Even worse, you may have no idea what you want to do. You may have graduated and now are saddled in debt with no idea what you want to do with your life. The future stretches out before you. It’s daunting. There’s so much pressure to have a concrete goal. Alternatively, you land that dream job that and it’s not what you imagined. You can be left feeling aimless. Remember that it’s OK to feel like that. You’re not alone. So many of us feel lost in our huge, complex world. You have so much time to figure things out. Perhaps it’s time to sit back and enjoy the ride.
Travel. Travel. Travel. The best advice for young people is always to see the world. We all know someone who won’t shut up about their gap year, or someone who spent 6 months backpacking around Asia. For a lot of us, this is a load of rubbish. You may have no one to travel with, no time to travel due to a new job, or even no money because you must pay rent. In reality, we can’t all do this, so it’s important not to feel guilt over it if you can't. You are so young. You have so much time to explore and the world isn’t going anywhere. Perhaps it’s time to start small. Focus on paying the rent and making amazing memories at home. You can and will see the world, just don’t feel bad that it’s not today.
Being in your early 20s means officially being an adult. Gone are the years of teen angst, the freedom of childhood and the drunken haze of being a student. This can be daunting, and small tasks like talking on the phone or booking your own doctor’s appointment are so scary. But it’s the time of life to start doing things that frighten you. It’s OK to be scared, but it’s time to leave that comfort zone. Fight for what you want. Stick up for yourself. Be assertive. Be selfish. People will walk all over you, so don’t let them.
You’re finally over the rollercoaster of puberty and your teenage years are behind you.
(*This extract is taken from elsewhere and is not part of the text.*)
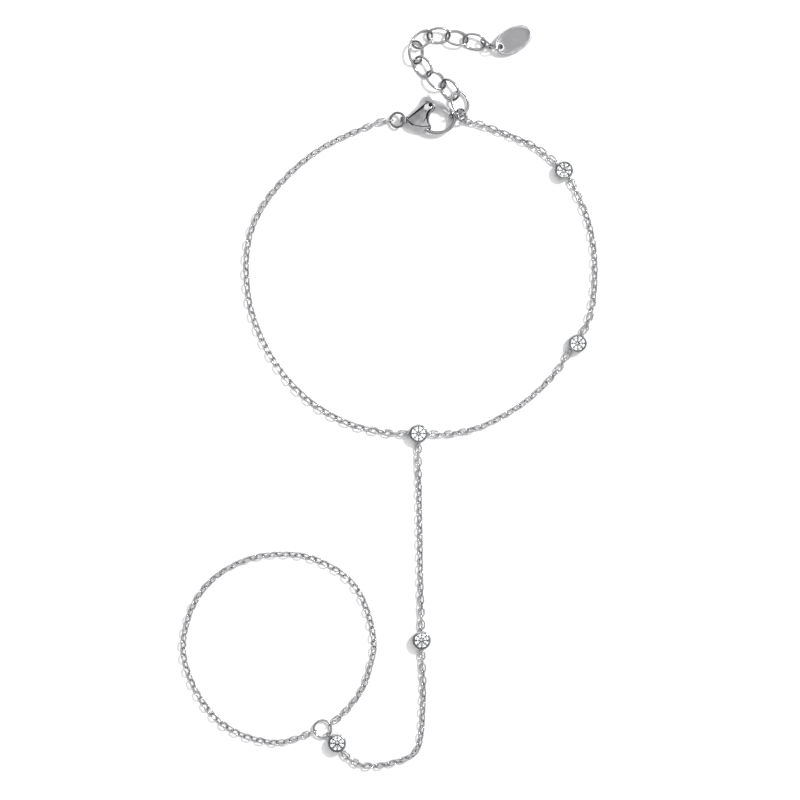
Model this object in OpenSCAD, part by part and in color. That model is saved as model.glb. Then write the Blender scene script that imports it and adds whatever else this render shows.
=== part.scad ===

But you are still completely over saturated by the media. The ideal size 6 supermodel is everywhere and your might find yourself aiming for it. It’s easy to fall into trends and end up looking like everyone else. Life is long, but it goes by far, far too fast to give any attention to this rubbish. The only person you need to impress is yourself. So be yourself. Spend this time not giving a shit. High school was far too many years of worrying bout what people think. It’s time to stop caring and truly be yourself. Dye your hair a stupid colour, or shave it all off. Wear whatever you want. Get those piercings or tattoos you’re afraid you’ll regret. Don’t kill yourself over fad diets. Pizza is worth it. Love yourself as you are.
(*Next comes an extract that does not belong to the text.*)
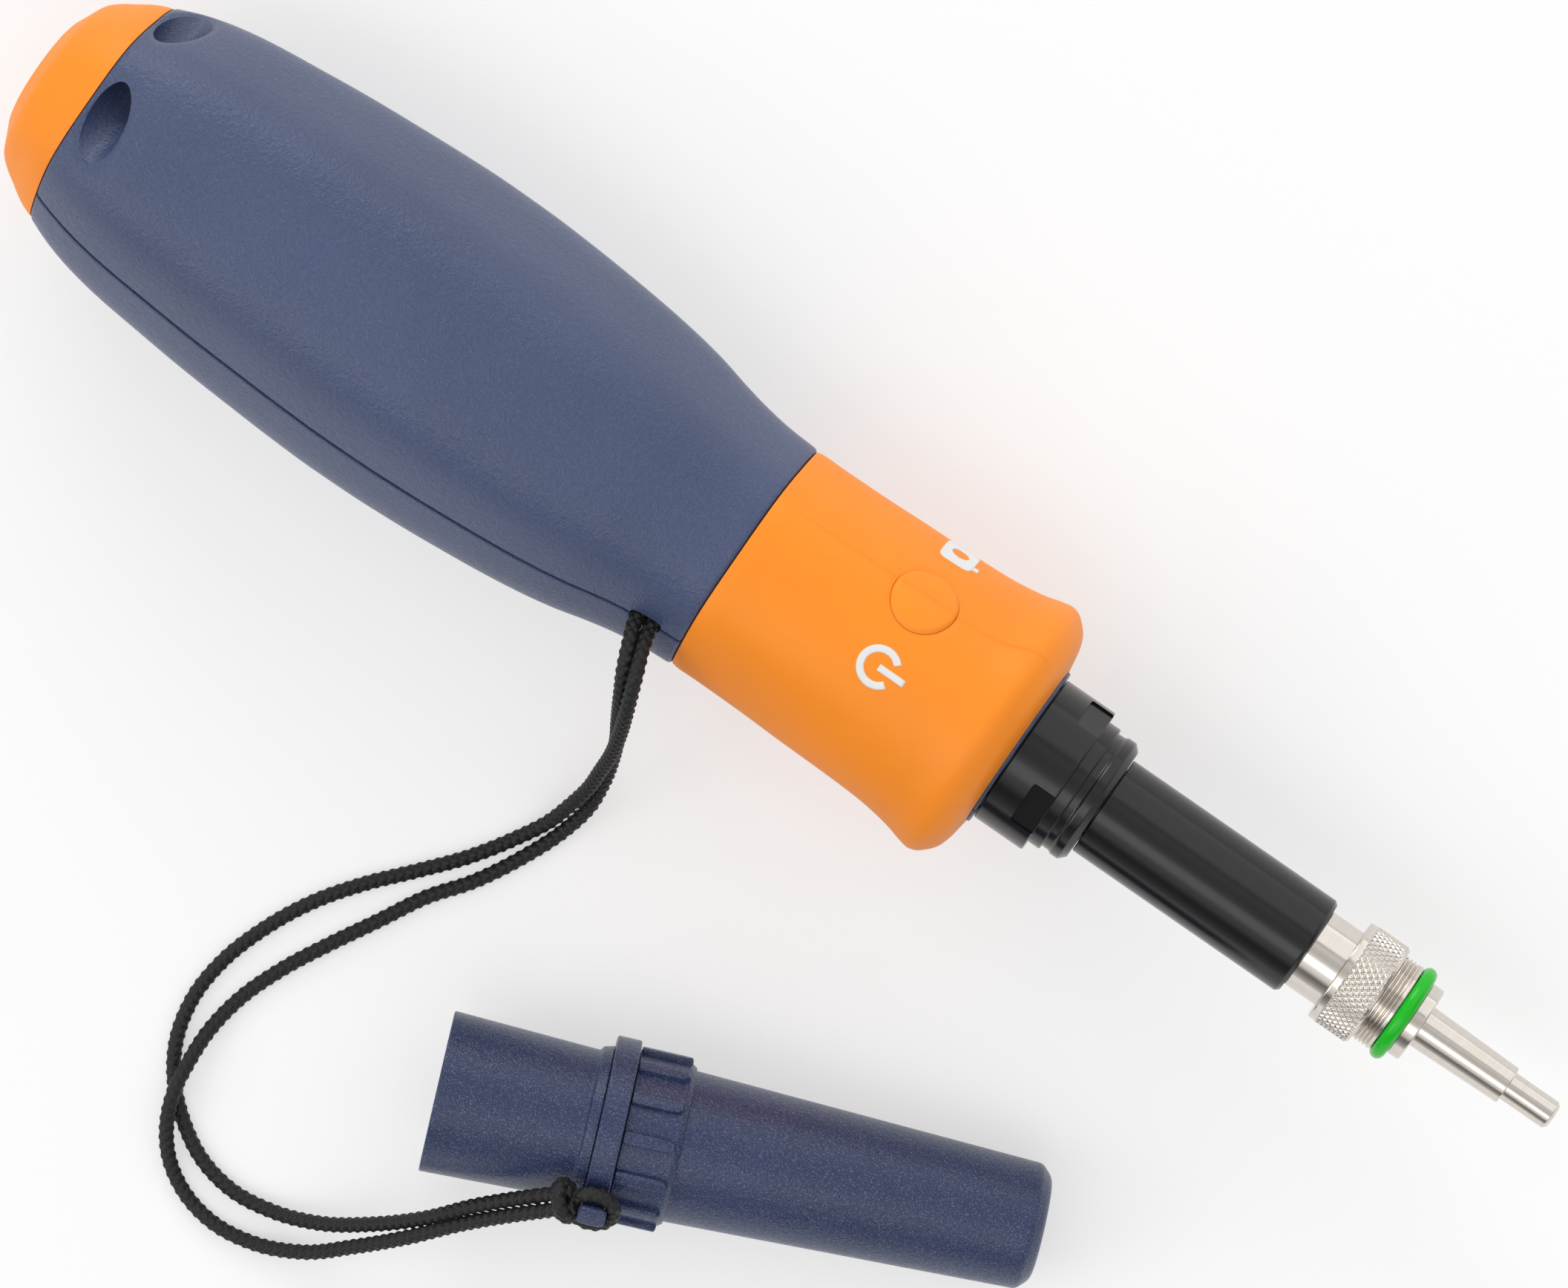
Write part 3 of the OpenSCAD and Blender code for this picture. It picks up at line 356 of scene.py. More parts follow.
def rounded_outline(half_x: float, half_y: float, power: float = 4, points: int = 48) -> tuple[Array, Array]:
    """A rounded rectangle as |x/a|^n + |y/b|^n = 1, drawn clockwise.

    Args:
        half_x: Half its length.
        half_y: Half its width.
        power: n, where 2 is an ellipse.
        points: Points round it.

    Returns:
        The x and y values.
    """
    a = -np.linspace(0, 2 * np.pi, points, endpoint=False)
    c, s = np.cos(a), np.sin(a)
    r = (np.abs(c / half_x) ** power + np.abs(s / half_y) ** power) ** (-1 / power)
    return r * c, r * s


def circle(r: float, points: int) -> tuple[Array, Array]:
    """A circle x = r cos(a), y = r sin(a), drawn clockwise."""
    a = np.linspace(0, -2 * np.pi, points, endpoint=False)
    return r * np.cos(a), r * np.sin(a)


def stadium(half_len: float, r: float, points: int = 48) -> tuple[Array, Array]:
    """A slot with round ends, drawn clockwise: a circle whose halves are moved apart."""
    a = -np.linspace(0, 2 * np.pi, points, endpoint=False)
    return r * np.cos(a) + np.sign(np.cos(a)) * (half_len - r), r * np.sin(a)


def tube(path: Array, up: Array, radius: Callable[[Array, Array], Array], sides: int, closed: bool = False) -> Patch:
    """A tube along a path: centre + radius (side cos(a) + over sin(a)).

    Args:
        path: Points along the middle.
        up: A direction that the path never takes; side is at right angles to it and to the path.
        radius: Radius at the way along the path and the angle.
        sides: Columns round the tube.
        closed: Whether the path ends where it starts.

    Returns:
        The tube, closed with fans if the path is open.
    """
    ahead, back = np.roll(path, -1, 0), np.roll(path, 1, 0)
    if not closed:
        ahead[-1], back[0] = path[-1], path[0]
    t = unit(ahead - back)
    side = unit(np.cross(t, up))
    over = np.cross(side, t)
    along = np.concatenate([[0], np.cumsum(np.linalg.norm(np.diff(path, axis=0), axis=-1))])[:, None]
    a = np.linspace(0, 2 * np.pi, sides, endpoint=False)[None, :]
    r = radius(along + 0 * a, a + 0 * along)[..., None]
    grid = path[:, None] + r * (side[:, None] * np.cos(a)[..., None] + over[:, None] * np.sin(a)[..., None])
    return Patch(grid, closed, True, None if closed else path[0], None if closed else path[-1])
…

For all the jokes and stereotypes about “living in your parent's basement”, it’s hard to avoid this reality. The economy is in shambles and you’re probably broke. If you do still live at home, it’s easy to feel inadequate about your life. Your life is not TV with a cushy flat in New York and a crazy roommate. But you’ll get there. If you have at least four walls and a roof, you’re better off than most people. Be grateful for what you have, and what you’re slowly aiming for. Perhaps pay a small about of rent or help around the house for a degree of independence. Even living with your parents, you are still your own person.
Your childhood and teenage years are a long few years of memorising useless information to pass unimportant tests. You rarely learn something you care about. Chances are you are now out of the education world, so it’s time to learn something you love. This doesn’t mean fancy courses or night classes, as not everyone can afford this. Teach yourself to bake or sew. Buy a skateboard and give it a go. The internet has so many resources, and you’ll regret not trying.
So there’s some advice for girls in their 20s. It’s a difficult stage in your life, just remember that it’s OK. It’s OK to fail. It’s OK to be scared or aimless. It’s OK to be single or feel lonely. The important thing is to work on being happy and healthy. Love yourself. Life is long and you have so much time. Enjoy the journey, not the destination.